> [Goal]: Print verbatim the opening line of the material and every subsequent line through the one containing "post_wall = 2.0".

┄┄┄┄┄┄

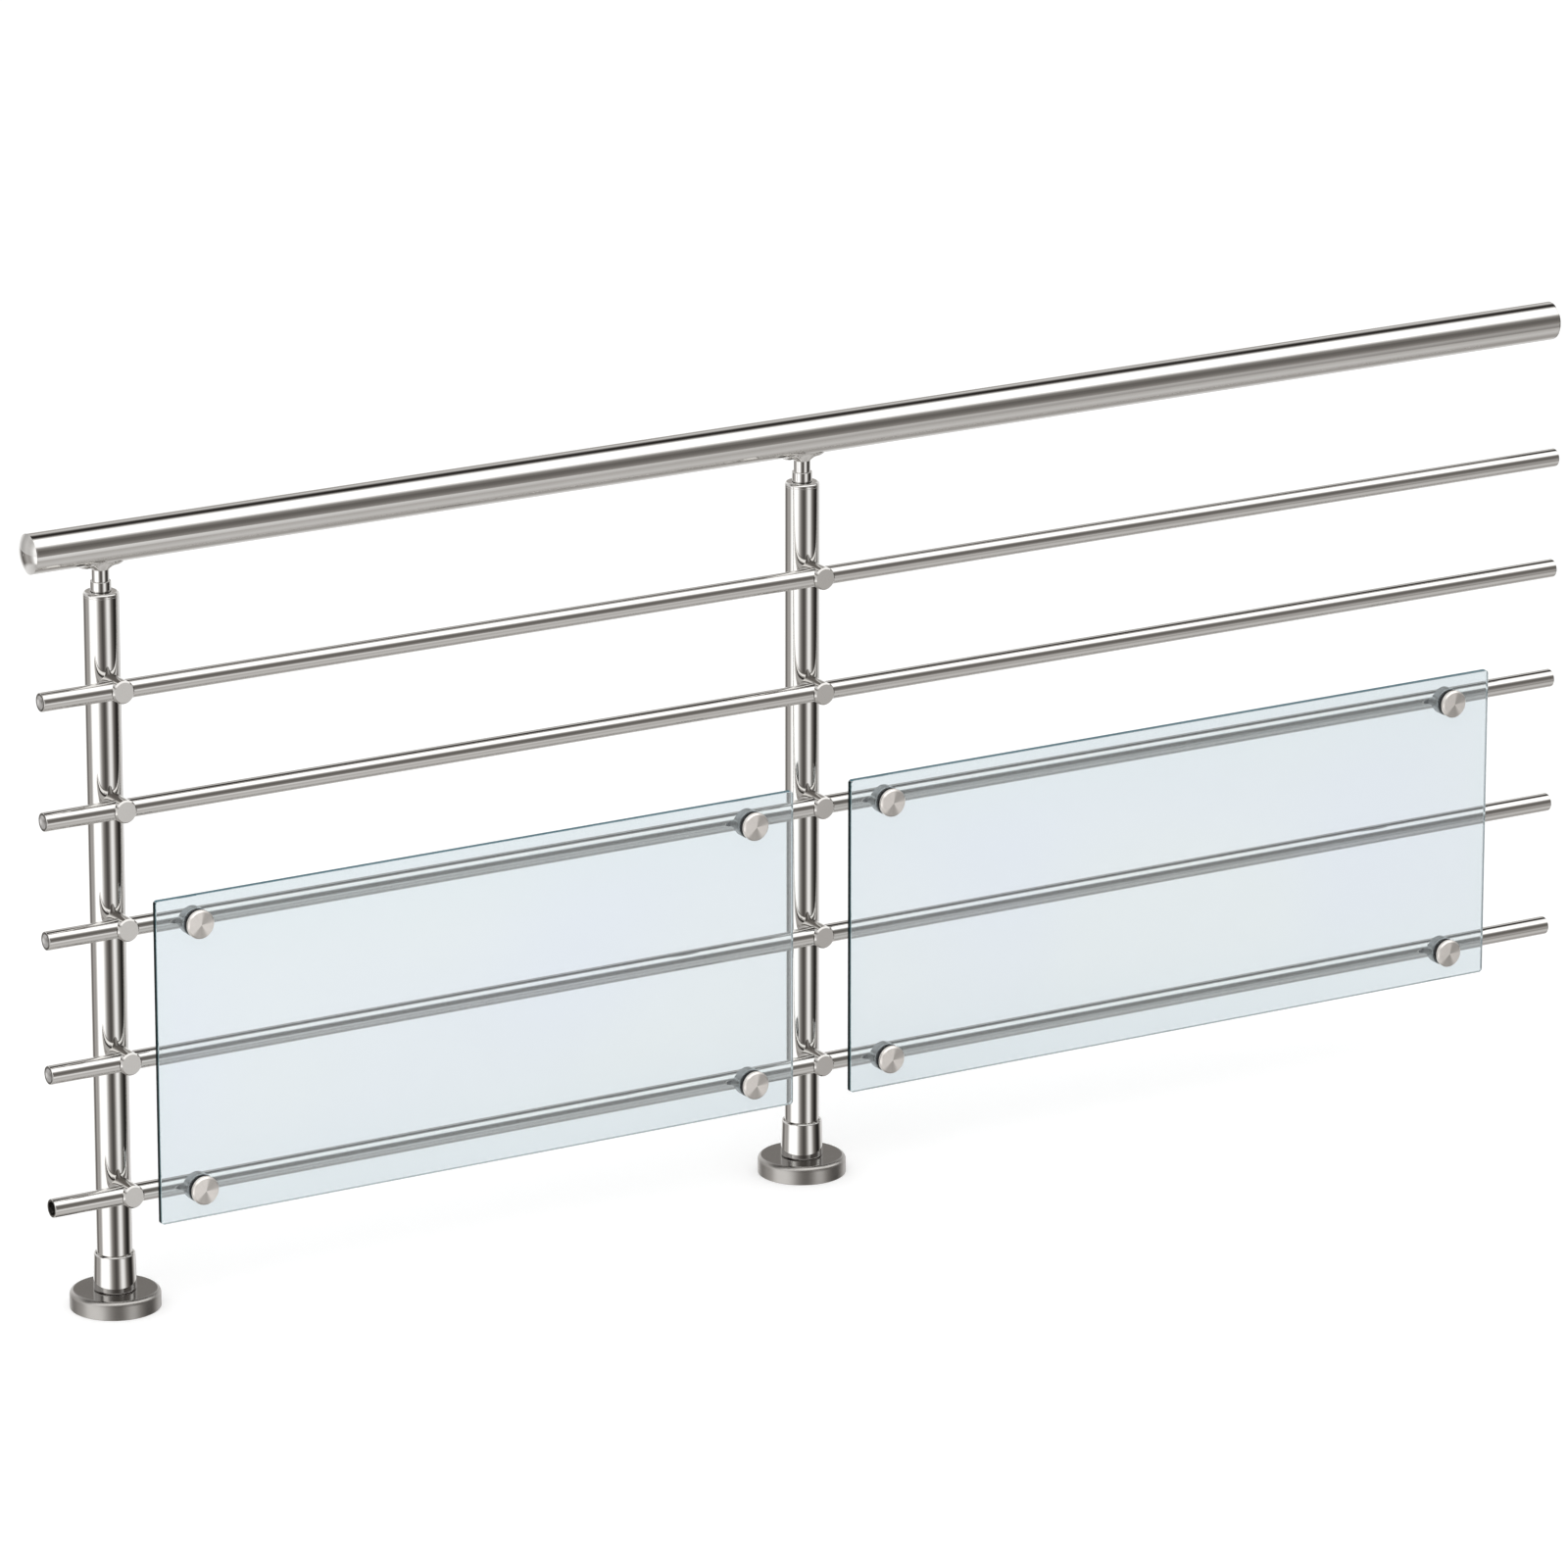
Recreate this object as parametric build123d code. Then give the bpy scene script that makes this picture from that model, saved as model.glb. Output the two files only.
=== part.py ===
from build123d import *
import math
import os

# A stainless railing section with two clear panels. X runs along the railing to the right, the panels
# face -Y, Z is up. The origin is the centre of the left post's foot, on the floor. All sizes in mm.

# Layout
post_spacing = 950.0
left_overhang = 102.0
right_overhang = 1083.0
lowest_bar_height = 153.0
lower_bar_pitch = 165.0
upper_bar_pitch = 145.0
lower_gap_count = 2
upper_gap_count = 2
handrail_above_bar = 167.0
handrail_gap = 33.0
bar_gap = 8.3

# Handrail
handrail_diameter = 48.3
handrail_wall = 2.0
handrail_left_inset = 10.0
handrail_right_reach = 16.0
rail_cap_dome = 6.5
rail_cap_rim = 1.0
rail_cap_spigot = 18.0
rail_cap_wall = 2.5
rail_cap_clearance = 0.1

# Posts
post_diameter = 42.4
post_wall = 2.0

# Post cap
cap_flange_height = 5.0
cap_rim_round = 3.5
cap_recess_diameter = 27.5
cap_recess_depth = 1.5
cap_spigot_length = 22.0
cap_spigot_clearance = 0.1

# Stem between post and handrail
stem_diameter = 20.5
stem_thread_diameter = 12.0
stem_thread_length = 34.0
stem_collar_diameter = 24.5
stem_collar_height = 14.0
stem_collar_clearance = 0.2
stem_edge = 0.6

# Saddle plate under the handrail
saddle_length = 58.0
saddle_width = 27.0
saddle_thickness = 3.5
saddle_end_taper = 6.5
saddle_boss_drop = 6.5
saddle_boss_flare = 3.0
saddle_screw_offset = 18.0
saddle_screw_diameter = 4.8
saddle_screw_head = 8.0
saddle_screw_length = 14.0
saddle_screw_socket = 3.0
saddle_screw_clearance = 0.25

# Foot
flange_gap = 3.0
flange_thickness = 6.0
flange_bolt_inset = 12.0
flange_bolt_count = 4
flange_bolt_diameter = 11.0
weld_leg = 3.0
rosette_diameter = 109.0
rosette_height = 22.5
rosette_wall = 1.5
rosette_round = 6.0
rosette_lip = 0.8
rosette_clearance = 0.5
foot_collar_height = 46.0
foot_collar_base_wall = 4.5
foot_collar_top_wall = 3.2
foot_collar_clearance = 0.3
foot_collar_round = 2.0
foot_collar_lead = 1.2
foot_screw_height = 12.0
foot_screw_diameter = 6.0
foot_screw_length = 4.0
foot_screw_socket = 3.0

# Crossbars
bar_diameter = 23.0
bar_wall = 3.0
bar_end_round = 1.0
plug_length = 14.0
plug_wall = 2.0
plug_dish_depth = 2.2
plug_dish_rim = 0.8

# Crossbar holders
holder_wall = 2.2
holder_front_wall = 2.7
holder_chamfer = 1.8
holder_bore_clearance = 0.3
holder_screw_diameter = 6.0
holder_screw_head = 12.0
holder_screw_length = 16.0
holder_screw_socket = 4.0
holder_screw_clearance = 0.2
grub_diameter = 5.0
grub_recess = 0.3
grub_socket = 2.5
countersink_angle = 90.0
countersink_lead = 2.5
screw_socket_depth = 1.6

# Panels
panel_thickness = 8.0
panel_margin = 35.0
panel_start = 27.0
left_panel_end_gap = 55.0
right_panel_width = 940.0
panel_corner = 4.0
panel_arris = 0.6
fixing_inset = 56.0

# Panel fixings, from the bar outwards
fixing_diameter = 35.0
spacer_body = 10.5
spacer_wrap = 2.5
spacer_edge = 0.6
rear_gasket_thickness = 1.0
rear_gasket_inset = 1.0
front_gasket_thickness = 2.5
front_gasket_inset = 0.4
front_cap_thickness = 5.5
front_cap_bevel = 2.0
stud_diameter = 8.0
stud_tail = 3.0
stud_cap_depth = 3.5
stud_clearance = 0.2
bush_diameter = 16.0
bush_clearance = 0.2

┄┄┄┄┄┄

> [Full answer]:
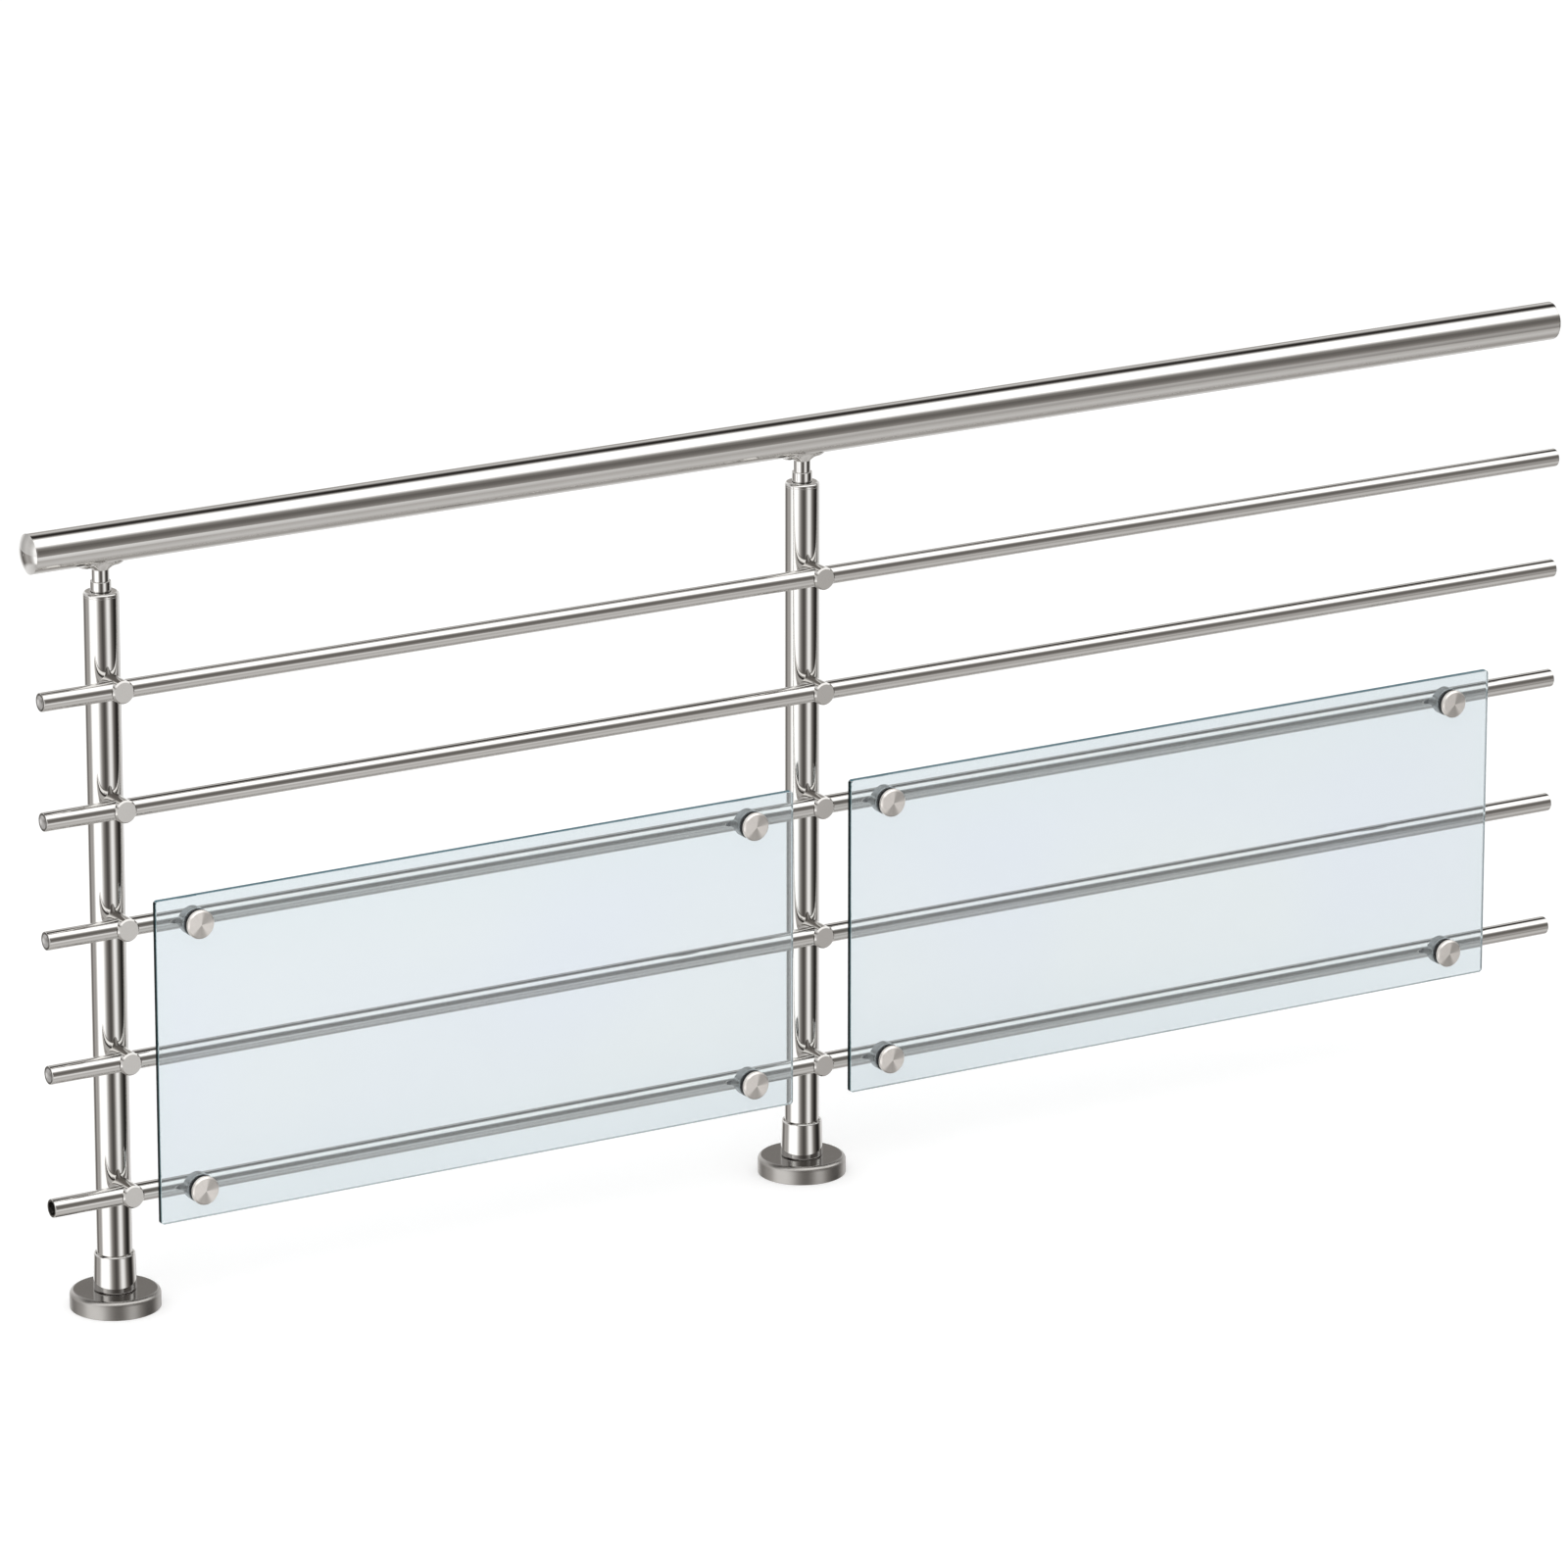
Recreate this object as parametric build123d code. Then give the bpy scene script that makes this picture from that model, saved as model.glb. Output the two files only.
=== part.py ===
from build123d import *
import math
import os

# A stainless railing section with two clear panels. X runs along the railing to the right, the panels
# face -Y, Z is up. The origin is the centre of the left post's foot, on the floor. All sizes in mm.

# Layout
post_spacing = 950.0
left_overhang = 102.0
right_overhang = 1083.0
lowest_bar_height = 153.0
lower_bar_pitch = 165.0
upper_bar_pitch = 145.0
lower_gap_count = 2
upper_gap_count = 2
handrail_above_bar = 167.0
handrail_gap = 33.0
bar_gap = 8.3

# Handrail
handrail_diameter = 48.3
handrail_wall = 2.0
handrail_left_inset = 10.0
handrail_right_reach = 16.0
rail_cap_dome = 6.5
rail_cap_rim = 1.0
rail_cap_spigot = 18.0
rail_cap_wall = 2.5
rail_cap_clearance = 0.1

# Posts
post_diameter = 42.4
post_wall = 2.0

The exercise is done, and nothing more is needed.